In der Schweiz waren es vor allem Wirtschaftsvertreter, die für Immigration geworben haben. Wirtschaftliche Argumente allein reichen aber nicht aus, um den Bürger von den Vorteilen offener Grenzen zu überzeugen. Es ist zwar hilfreich, wenn die Fakten auf den Tisch kommen, etwa die Tatsache, dass 90 Prozent aller Bulgaren und Rumänen in Deutschland keine Sozialhilfe erhalten. Doch die Ängste der Bürger vor einem Verdrängungswettbewerb auf dem Arbeitsmarkt werden dadurch nicht dauerhaft abgebaut. Immigration ist eine politische Frage und sollte als solche diskutiert werden.
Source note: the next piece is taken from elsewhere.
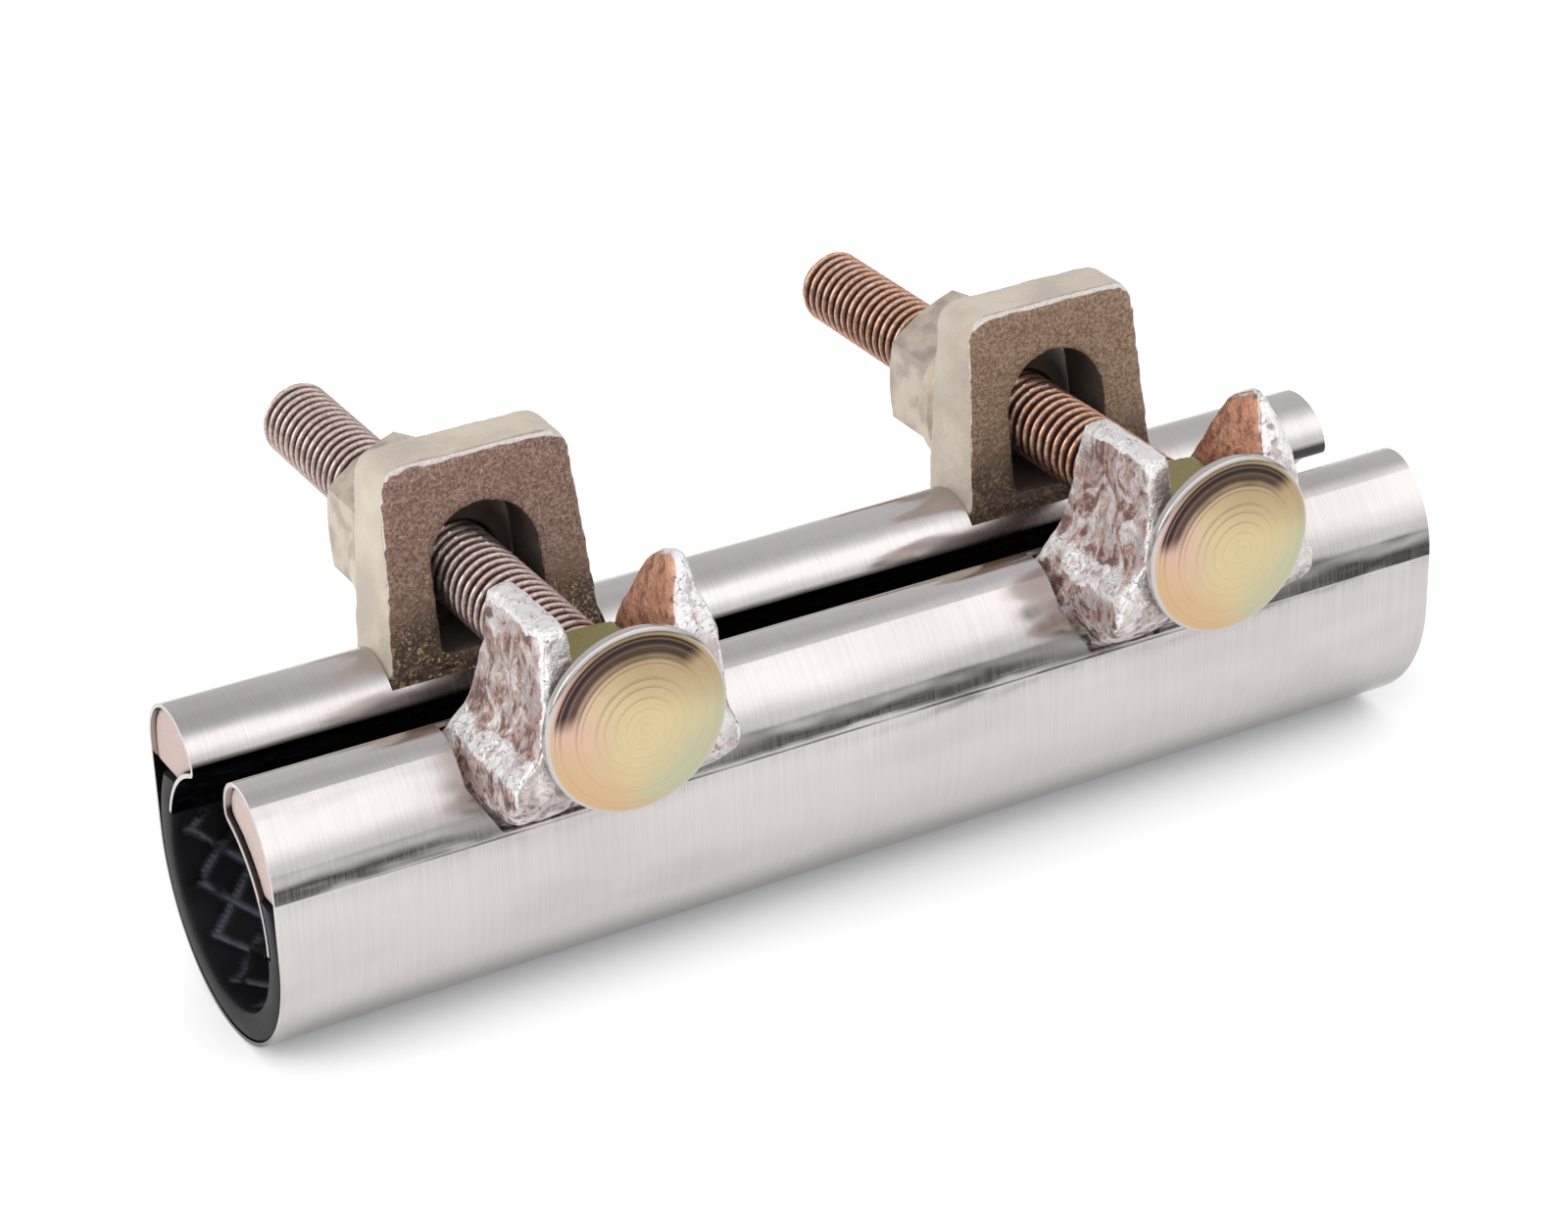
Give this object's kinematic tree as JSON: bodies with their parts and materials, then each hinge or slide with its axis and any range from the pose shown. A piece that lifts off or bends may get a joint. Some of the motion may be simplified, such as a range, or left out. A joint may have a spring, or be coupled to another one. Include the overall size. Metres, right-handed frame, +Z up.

Wenn Europas Eliten glauben, das Gesetz zur Arbeitnehmerfreizügigkeit per EU-Beschluss durchsetzen zu können, ohne die Bürger politisch zu überzeugen, dann irren sie sich. Davon profitieren die Pessimisten und Aufwiegler der Front National in Frankreich, der UKIP in England oder der SVP in der Schweiz, die in der Abschottung die einzige Lösung sehen. Wie die Abstimmung in der Schweiz gezeigt hat, haben sie es geschafft, den Missmut gegen eine autoritäre EU Politik mit der Frage der Einwanderung zu verbinden. Umso wichtiger ist es, eine positive Verteidigung der Immigration zu entwickeln.